>> Begin
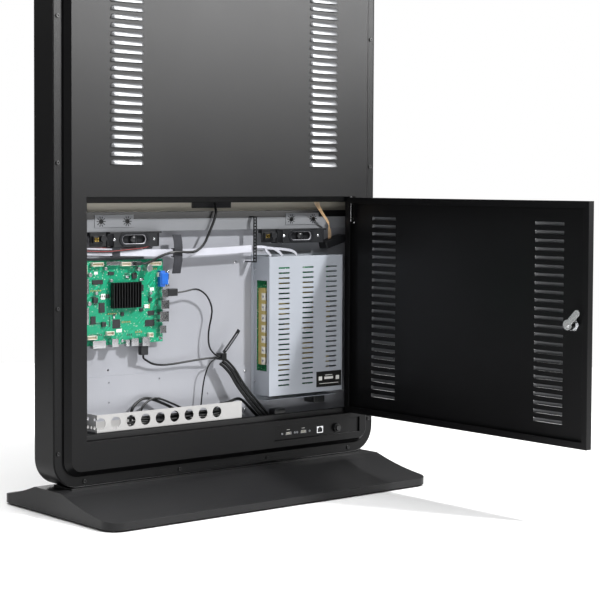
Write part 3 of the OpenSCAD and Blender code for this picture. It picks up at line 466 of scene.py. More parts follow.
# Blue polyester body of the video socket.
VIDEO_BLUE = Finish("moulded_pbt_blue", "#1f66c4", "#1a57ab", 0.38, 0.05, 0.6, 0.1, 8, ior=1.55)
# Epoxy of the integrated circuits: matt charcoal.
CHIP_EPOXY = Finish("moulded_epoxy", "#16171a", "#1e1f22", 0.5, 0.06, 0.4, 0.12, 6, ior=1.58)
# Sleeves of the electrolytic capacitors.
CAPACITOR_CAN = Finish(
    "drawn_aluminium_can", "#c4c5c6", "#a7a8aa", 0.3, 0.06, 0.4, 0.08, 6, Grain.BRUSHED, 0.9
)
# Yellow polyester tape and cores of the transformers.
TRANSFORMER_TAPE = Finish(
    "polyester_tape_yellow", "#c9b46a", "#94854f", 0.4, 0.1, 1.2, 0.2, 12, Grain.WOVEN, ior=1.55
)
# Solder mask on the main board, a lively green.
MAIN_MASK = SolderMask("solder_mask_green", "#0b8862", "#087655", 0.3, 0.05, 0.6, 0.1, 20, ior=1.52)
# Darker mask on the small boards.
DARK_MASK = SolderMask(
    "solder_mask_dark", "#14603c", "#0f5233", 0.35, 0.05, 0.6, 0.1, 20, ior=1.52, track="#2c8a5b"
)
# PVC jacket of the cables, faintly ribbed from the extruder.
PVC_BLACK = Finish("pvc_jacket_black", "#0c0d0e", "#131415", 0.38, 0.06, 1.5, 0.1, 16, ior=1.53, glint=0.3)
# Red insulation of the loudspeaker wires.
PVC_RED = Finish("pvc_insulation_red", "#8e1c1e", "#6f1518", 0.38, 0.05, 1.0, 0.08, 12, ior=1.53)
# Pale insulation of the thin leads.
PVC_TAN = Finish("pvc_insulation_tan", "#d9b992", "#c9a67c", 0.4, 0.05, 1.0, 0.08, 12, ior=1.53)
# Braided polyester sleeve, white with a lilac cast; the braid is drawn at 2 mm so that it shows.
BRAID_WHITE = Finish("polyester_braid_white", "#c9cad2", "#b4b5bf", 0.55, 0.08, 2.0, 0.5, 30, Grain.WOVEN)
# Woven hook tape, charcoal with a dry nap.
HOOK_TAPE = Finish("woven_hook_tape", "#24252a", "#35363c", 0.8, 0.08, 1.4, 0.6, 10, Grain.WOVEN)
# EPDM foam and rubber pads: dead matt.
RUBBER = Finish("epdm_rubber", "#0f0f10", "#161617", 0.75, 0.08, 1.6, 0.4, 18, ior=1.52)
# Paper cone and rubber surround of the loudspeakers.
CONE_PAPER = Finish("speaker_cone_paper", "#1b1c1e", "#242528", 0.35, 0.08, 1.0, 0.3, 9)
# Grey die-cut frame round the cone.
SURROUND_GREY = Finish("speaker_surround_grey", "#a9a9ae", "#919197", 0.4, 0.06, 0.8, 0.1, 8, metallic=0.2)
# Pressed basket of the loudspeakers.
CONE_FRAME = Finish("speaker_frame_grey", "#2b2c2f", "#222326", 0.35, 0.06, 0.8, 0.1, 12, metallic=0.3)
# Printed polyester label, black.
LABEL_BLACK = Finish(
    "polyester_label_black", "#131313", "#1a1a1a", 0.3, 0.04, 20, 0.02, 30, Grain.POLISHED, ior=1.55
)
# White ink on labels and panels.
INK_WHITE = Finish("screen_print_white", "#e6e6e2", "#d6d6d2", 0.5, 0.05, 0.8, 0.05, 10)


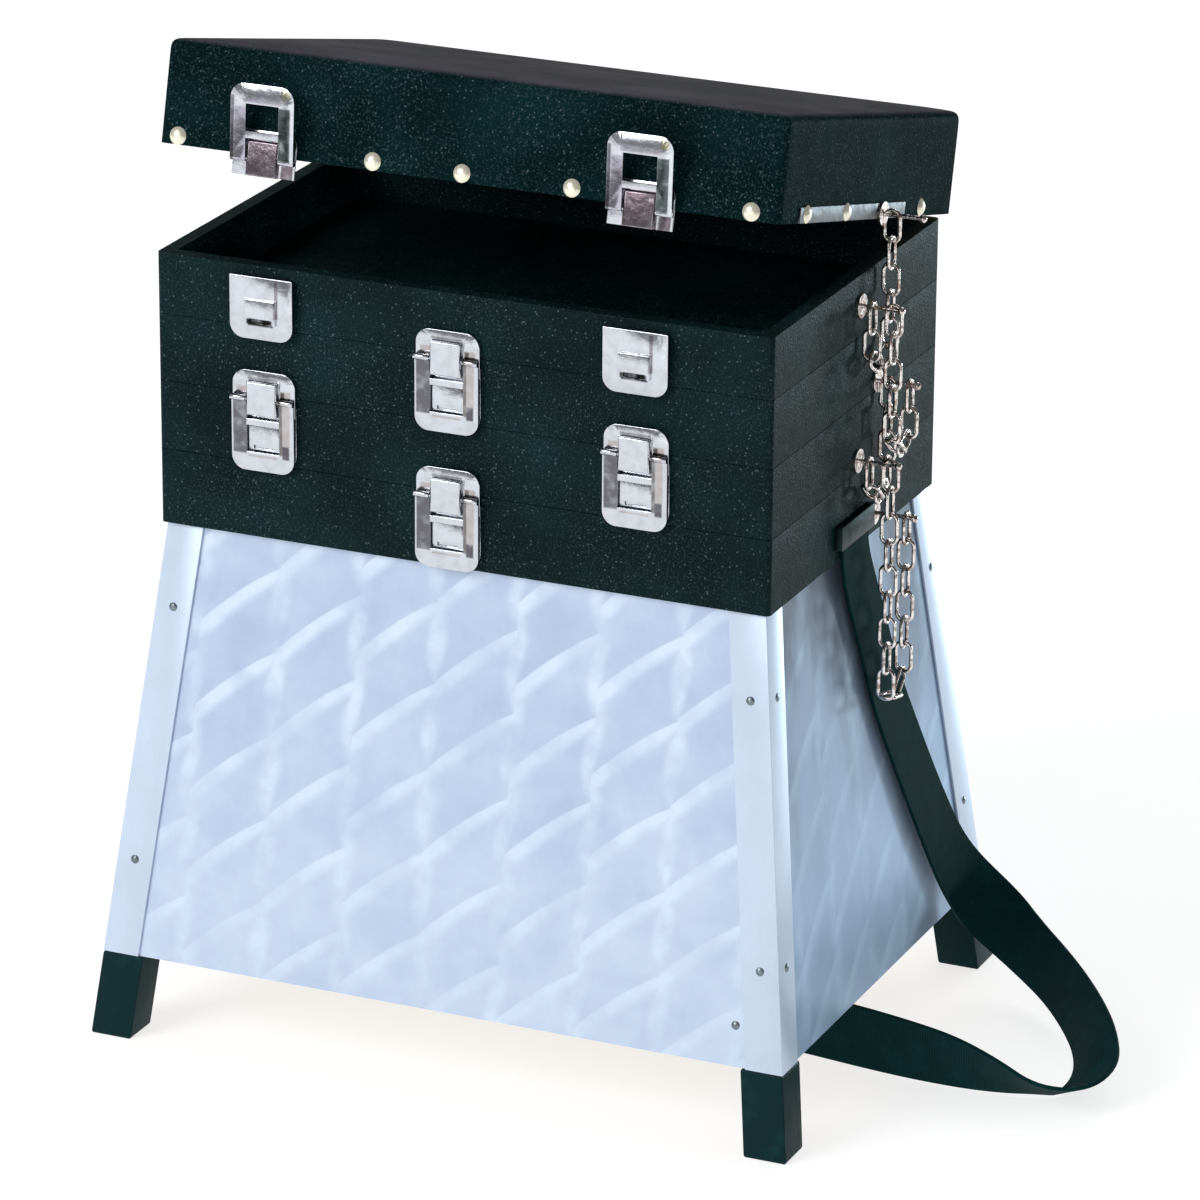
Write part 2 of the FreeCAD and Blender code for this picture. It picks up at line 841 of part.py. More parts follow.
>> End
Search the entries for "picture" and copy out each line that has it.

- Written response -
Write part 3 of the OpenSCAD and Blender code for this picture. It picks up at line 466 of scene.py. More parts follow.
Write part 2 of the FreeCAD and Blender code for this picture. It picks up at line 841 of part.py. More parts follow.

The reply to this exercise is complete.